THIS BANK HOLIDAY weekend, a British advocacy group unveiled a 'more-disturbing-than-funny' Facebook spoof dubbed Statebook to highlight the increasing issues with digital privacy and government data mining infringing on UK citizens' rights.
The Open Rights Group said it was "tapping into a strong and growing public unease about digital privacy" and said that government data retention (or more frequently, careless government data leakage) was a sign that things were "going in the wrong direction".
Using a familiar Facebook-like interface, Statebook attempts to show citizens exactly what information the government already holds on them, whilst warning that Downing Street still wants to get its grubby paws on even more details of your private life.
Open Rights reckons it's highly disturbing how much information the British Big Brother state has managed to hoard so haphazardly and posits it may even breach basic citizen human rights.

Open Rights points out that a new Data Retention Directive, enacted April 6th, requires that British Internet Service Providers (ISPs) store detailed information on who users email and when they log on and off the Interwibble, for a full year.

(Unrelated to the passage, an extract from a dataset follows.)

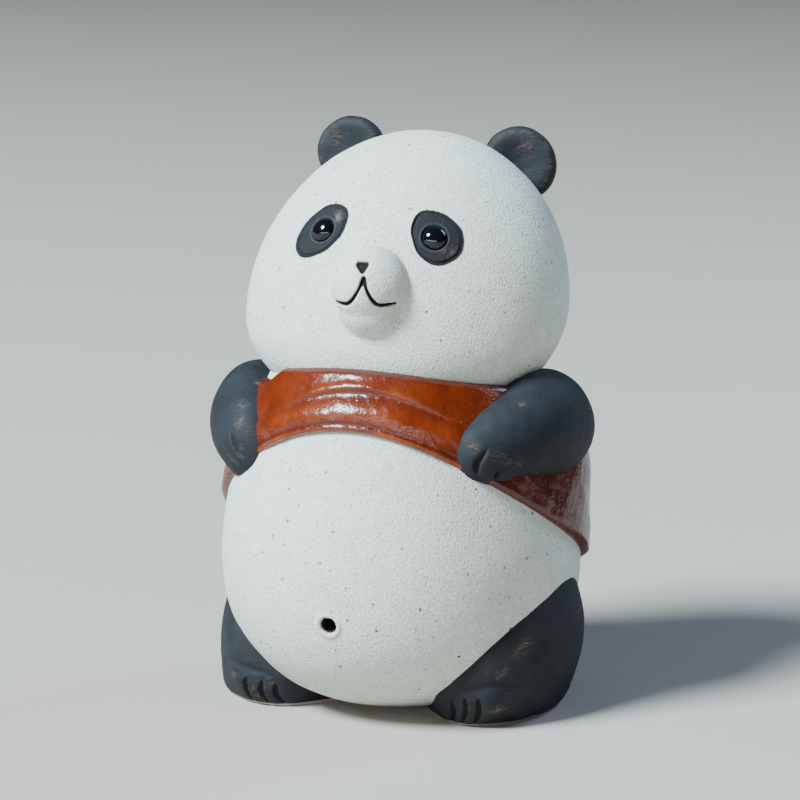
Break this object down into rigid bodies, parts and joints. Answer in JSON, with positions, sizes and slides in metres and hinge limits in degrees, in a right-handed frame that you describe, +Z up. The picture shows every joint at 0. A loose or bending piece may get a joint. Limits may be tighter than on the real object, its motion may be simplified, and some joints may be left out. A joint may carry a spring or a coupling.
{
  "type": "panda figurine",
  "caption": "Small stoneware figurine of a round, standing panda in a short glazed vest, paws on its belly, for a tea tray, desk or shelf.",
  "frame": {"origin": "on the resting plane, under the axis of the belly", "axes": "+Z up through the head, -Y to the figure's front, +X to the figure's own left"},
  "size_m": [0.06, 0.0585, 0.09],
  "materials": {
    "unglazed_stoneware": "bare fired sandy stoneware, pale and matte, with fine dark iron specks",
    "oxide_wash": "matte blue-black iron oxide wash over stoneware, rubbed back to copper brown on high spots",
    "vest_glaze": "glossy orange-brown iron glaze",
    "black_glaze": "glossy black glaze beads at the eyes"
  },
  "bodies": {
    "root": {"panda_figurine": "unglazed_stoneware"}
  },
  "joints": []
}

As if that wasn't enough, the British government's Intercept Modernisation Programme (IMP) wants to pool the ISP info and analyse it just in case any citizens might be plotting elaborate terrorist missions via Facebook. Sigh.
But with so much data out there ripe for the picking, can we really blame the government for snatching up that which we make little effort to protect? Almost all our private information now exists electronically, and is trackable, hackable and leakable.

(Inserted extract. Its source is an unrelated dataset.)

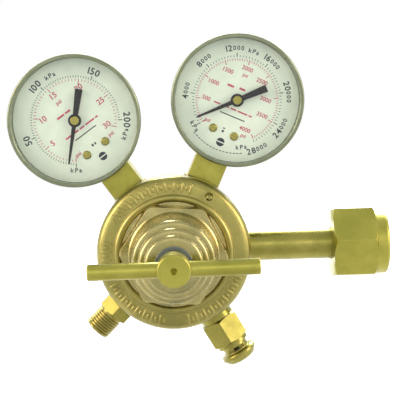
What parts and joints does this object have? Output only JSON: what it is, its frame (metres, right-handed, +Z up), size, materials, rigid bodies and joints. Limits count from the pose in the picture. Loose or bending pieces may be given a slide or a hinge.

Security analyst, Bruce Scheiner, is quoted by Open Rights as saying "Data is the pollution of the digital age," and he certainly has a point.
As citizens we have become incredibly lax in caring about the information governments – and corporations – can gather about us, even just via data we ourselves make public online.
So, stINQers, we urge you to take a look at Statebook and think about how your personal privacy is being stomped on. You can also sign the Online Rights Group's digital petition to stop government snooping into our online affairs.